Previous studies have shown that we are readily able to extrapolate an object's motion path. For example, Ramachandran and Anstis (
1983) used apparent motion displays in which the perceived direction of motion of dots was initially ambiguous. By adding neighboring dots, the authors manipulated the perceived direction of apparent motion and found that motion extrapolation can indeed bias the perceived direction of motion. The authors postulated that “if an object has once been seen moving in one direction, there is a strong tendency to continue seeing motion in that direction” (Ramachandran & Anstis,
1983, p.84). This suggests that an object's trajectory is extrapolated using the Gestalt law of good continuation (Ramachandran & Anstis,
1983; cf. Wertheimer,
1950): An object that is moving along a straight line is expected to continue to move in a similar direction. This can also be seen in a more recent study by Lyon and Waag (
1995) who found that participants can accurately extrapolate a target's position in case of constant velocity circular motion paths. More related to the current study, with an emphasis on the role of attention, when a moving object suddenly disappears and an observer is asked to localize its final position, the observer's estimation is typically shifted in the direction of motion (e.g., Gray & Thornton,
2001; Hubbard,
1995; Iordanescu, Grabowecky, & Suzuki,
2009; Kerzel,
2003a,
2003b). However, when attention is diverted between the moment of object disappearance and response, the forward shift disappears (Kerzel,
2003a).
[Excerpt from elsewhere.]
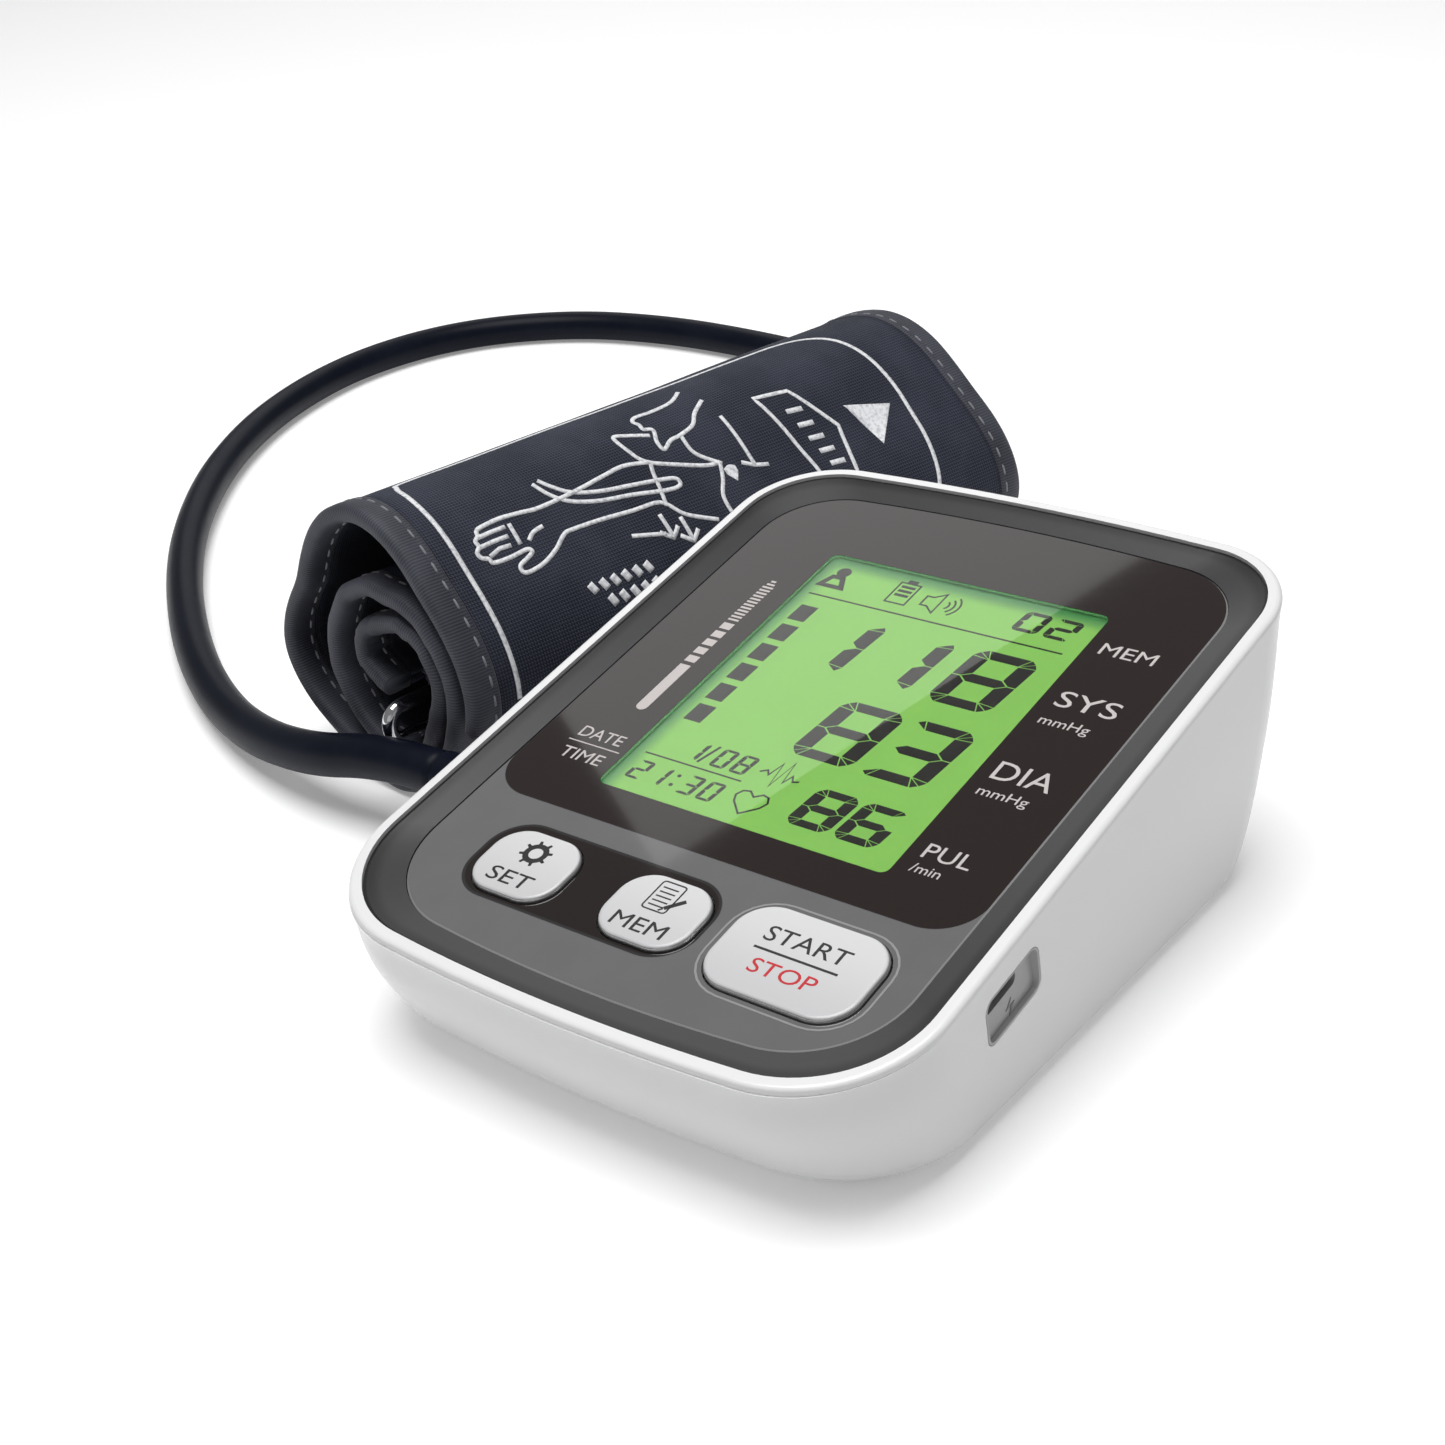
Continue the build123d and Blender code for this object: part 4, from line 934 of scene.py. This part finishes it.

This suggests that directed attention is a prerequisite for motion extrapolation. Verghese and McKee (
2002) showed that motion extrapolation may occur also in a more automatic manner. They found that when, within a time window of 70–100 ms, unidirectional movement of a single dot is detected (among randomly moving dots), attention is automatically allocated to the subsequent segments of its trajectory leading to enhanced detectability of the dot. Recently Howard, Masom, and Holcombe (
2011) reported that, in a multiple object tracking task (MOT, see below), after the disappearance of a target the remembered target location lagged behind the actual target location. These findings seem to be at odds with the findings that observers anticipate in the direction of motion. Howard et al. (
2011) suggested that a combination of factors may have caused the lag without providing a definite conclusion. For example, they argued that encoding in short term memory might have caused the lag they found in their particular task as opposed to anticipatory processes as found in other tasks (as in, e.g., Iordanescu et al.,
2009). In the current study, instead of focusing on remembered object locations, we focus on the attentional spread around targets during the actual movement.